On the wall in his office hangs a small, framed photograph from the Oval Office, where he sits opposite President George H. W. Bush—while serving as TVP’s Washington correspondent at the time.
“Back then, there was no shame in working for TVP,” Krajewski says and laughs.
After his term on the Broadcasting Board expired in 2016, Krajewski has continued to closely monitor developments in the Polish media and is currently working on a report on TVP’s ties to the government.
The opposition promises reforms
Andrzej Krajewski remains hopeful that the election could be a turning point for Polish journalism—if the opposition, led by former president of the European Council Donald Tusk, succeeds in taking over government offices.
The main opposition party, Civic Platform, has made media freedom a key issue and is running on a promise to return to the situation before 2015. This is confirmed by the party’s Secretary General Marcin Kierwinski when we meet him at the party office in Warsaw:
“The first thing we will do if we win the elections is to appoint a new head of TVP—and replace the employees who should be journalists but in fact are working for PiS,” he says.“Another priority would be to sell Polska Press; it’s quite strange that an oil company is responsible for our local newspapers.”
The Secretary General promises that TVP journalists will once again have a free hand if Tusk comes to power.

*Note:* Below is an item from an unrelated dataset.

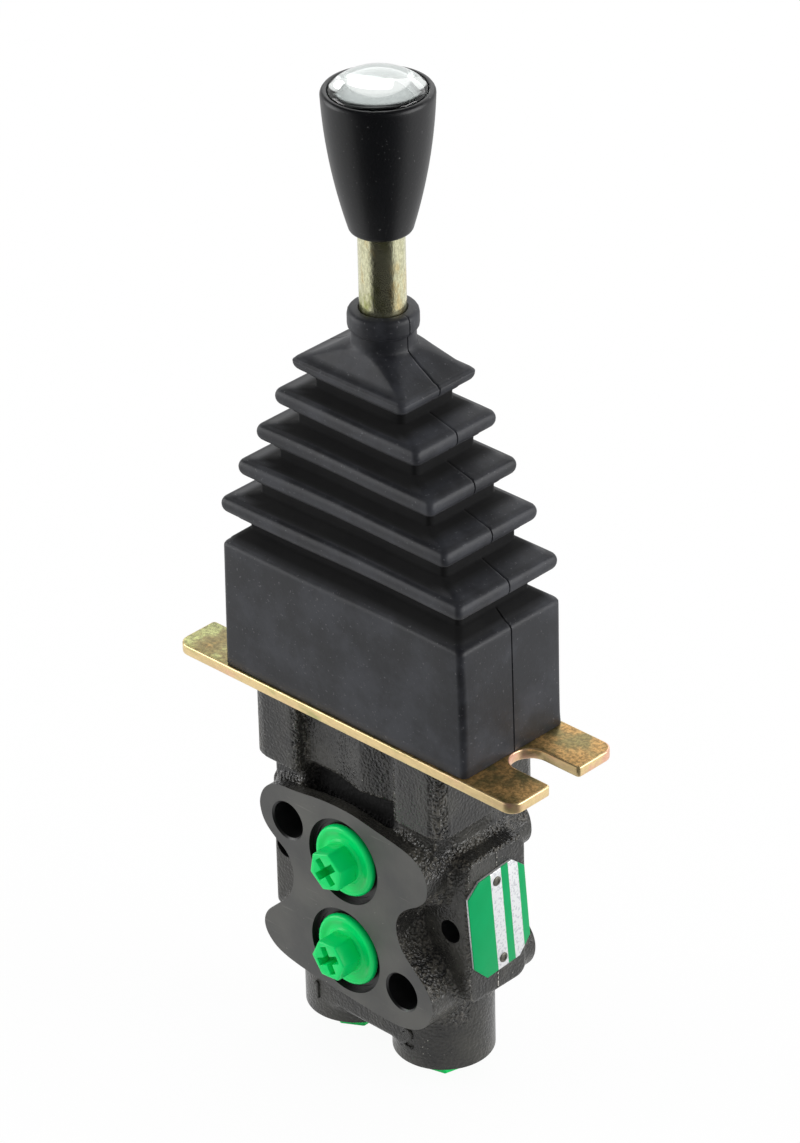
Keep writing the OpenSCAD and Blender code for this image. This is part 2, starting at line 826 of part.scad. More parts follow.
body_casting();
flange_plate();
pivot_bracket();
boot_retainer();
flange_screws();
boot();
guide_bush(-column_x);  // guide_bush_1
guide_bush(column_x);  // guide_bush_2
bush_seal(-column_x);  // bush_seal_1
bush_seal(column_x);  // bush_seal_2
wiper_seal(-column_x);  // wiper_seal_1
wiper_seal(column_x);  // wiper_seal_2
spring_shim(-column_x);  // spring_shim_1
spring_shim(column_x);  // spring_shim_2
return_spring(-column_x);  // return_spring_1
return_spring(column_x);  // return_spring_2
metering_spring(-column_x);  // metering_spring_1
metering_spring(column_x);  // metering_spring_2
plunger(-column_x);  // plunger_1
plunger(column_x);  // plunger_2
spring_seat(-column_x);  // spring_seat_1
spring_seat(column_x);  // spring_seat_2
metering_spool(-column_x);  // metering_spool_1
metering_spool(column_x);  // metering_spool_2
line_plug(tank_z, 20);  // tank_plug
line_plug(pressure_z, 5);  // pressure_plug
work_plug(-boss_x, 0);  // work_plug_1
work_plug(boss_x, 15);  // work_plug_2
name_plate();
plate_rivets();
pivot_pin();
pivot_circlips();
rocker();
rocker_bushes();
adjusting_screws();
lever_rod();
rod_lock_nut();
knob();
knob_insert();
knob_disc();
knob_cap();
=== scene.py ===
import math
import random

import bmesh
import bpy
from mathutils import Matrix, Vector


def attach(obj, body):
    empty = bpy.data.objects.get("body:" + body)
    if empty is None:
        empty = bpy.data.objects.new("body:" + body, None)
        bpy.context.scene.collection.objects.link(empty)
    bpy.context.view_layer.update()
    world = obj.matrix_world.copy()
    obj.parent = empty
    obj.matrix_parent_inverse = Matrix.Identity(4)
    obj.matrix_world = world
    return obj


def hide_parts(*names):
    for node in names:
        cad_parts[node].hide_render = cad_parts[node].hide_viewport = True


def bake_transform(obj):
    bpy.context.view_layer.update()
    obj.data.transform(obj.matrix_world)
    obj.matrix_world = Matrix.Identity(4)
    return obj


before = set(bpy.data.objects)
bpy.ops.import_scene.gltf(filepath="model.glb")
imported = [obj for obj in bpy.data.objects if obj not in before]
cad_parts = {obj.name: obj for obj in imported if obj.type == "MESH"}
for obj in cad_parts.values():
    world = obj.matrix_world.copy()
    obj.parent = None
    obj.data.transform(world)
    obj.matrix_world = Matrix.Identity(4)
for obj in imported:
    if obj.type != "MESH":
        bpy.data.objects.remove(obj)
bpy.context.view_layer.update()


# Casting
# The valve body is one grey iron casting, sand cast and painted dark grey. Its front and
# rear faces, the ends of the lower bosses and the port seats are machined flat, and the
# rest keeps the grain of the sand under the paint, with soft fillets in every corner.
MM = 0.001
FACE_Y = 16.5
BLOCK_TOP = -2.5
BLOCK_BOTTOM = -19.5
NECK_Y = 9.6
PAD_Y = 9.3
PAD_Z = -45.3
BOSS_X = 13.4
BOSS_R = 11.45
BOSS_END = -84.8
TANK_Z = -35.4
PRESSURE_Z = -58.6
PORT_R = 5.9
LINE_SEAT_T = 1.6
WORK_SEAT_T = 1.8
TIE_R = 4.35
TIE_HOLES_XZ = ((-16.8, -32.1), (16.8, -61.9))
SIDE_HOLE_R = 2.75
SIDE_HOLE_X = 24.9
SIDE_HOLE_Z = -45.9
COLUMN_X = 8.5
CHAMBER_R = 7.25
SCREW_X = 22
PAINT = (0.050, 0.050, 0.049, 1)
PAINT_PALE = (0.082, 0.081, 0.074, 1)
SCRATCH = (0.16, 0.155, 0.14, 1)
ROUGH_PAINT = (0.011, 0.011, 0.0108, 1)
ROUGH_PAINT_PALE = (0.036, 0.035, 0.030, 1)
GRAIN_TOP_GLINT = (0.135, 0.125, 0.105, 1)
CHIP = (0.42, 0.40, 0.36, 1)
GAP_SHADE = (0.002, 0.002, 0.002, 1)
# Painted shade for the inside of the drilled holes, near black with a slightly paler mottle
BORE_SHADE = (0.003, 0.003, 0.0035, 1)
BORE_SHADE_PALE = (0.012, 0.012, 0.012, 1)

# Outline of the lobed body in X and Z, from its left waist down and round
LOBES = [
    (-20.6, -38.3), (-17.3, -40.3), (-15.8, -43), (-15.4, -46), (-15.9, -49.5),
    (-17.8, -53), (-21.4, -56.2), (-24.3, -59), (-25.4, -62.2), (-24.2, -65.4),
    (-20.6, -68.2), (-12.2, -69.8), (0, -70.6), (10, -71.4), (17, -71.4),
    (22.4, -69.4), (25.4, -66), (26.2, -61.9), (24.9, -58.4), (21.2, -54.8),
    (17.5, -51.5), (15.9, -48.3), (15.4, -45.1), (16.2, -42.1), (18.6, -39.4),
    (22.8, -36.9), (25.0, -34.2), (25.2, -30.8), (24.1, -27.6), (21.6, -25.5),
    (17.7, -24.2), (8.9, -22.9), (2.5, -21.8), (-6.2, -22), (-13.7, -23.3),
    (-20.2, -23.7), (-23.7, -26.1), (-25.4, -30), (-24.9, -33.6), (-23.3, -36.2),
]


def softened(outline, rounds=2):
    """Cuts every corner of a closed outline, in rounds that leave it smoother each time."""
    for _ in range(rounds):
        out = []
        for i, a in enumerate(outline):
            b = outline[(i + 1) % len(outline)]
            out.append((a[0] * 0.75 + b[0] * 0.25, a[1] * 0.75 + b[1] * 0.25))
            out.append((a[0] * 0.25 + b[0] * 0.75, a[1] * 0.25 + b[1] * 0.75))
        outline = out
    return outline


def prism(outline, low, high, place=None):
    """A closed prism over an outline in X and Y, from low to high, moved by place."""
    place = place or Matrix.Identity(4)
    n = len(outline)
    points = [place @ Vector((x, y, h)) for h in (low, high) for x, y in outline]
    faces = [tuple(reversed(range(n))), tuple(range(n, 2 * n))]
    faces += [(i, (i + 1) % n, n + (i + 1) % n, n + i) for i in range(n)]
    return points, faces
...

“Eight years ago, TVP was an ordinary public service channel, and it should be again. I think we should try to create a Polish equivalent of the BBC,” says Kierwinski.
The time is now 8:22 pm at the TVP headquarters in Warsaw. The protesters gather over a few bags of sweets to take stock of the day’s protest before going their separate ways.
Julia Łowkis’ voice has become hoarse after almost an hour of shouting. When asked what keeps her standing out here for years, her response is direct: “I am standing here because I am really, really angry about the situation we are in.” Łowkis plans to go on vacation with her daughter once the October elections are done.
Tomorrow the protest will start again at 7:30 pm.
TVP has not wished to comment on the criticism raised against them in this article.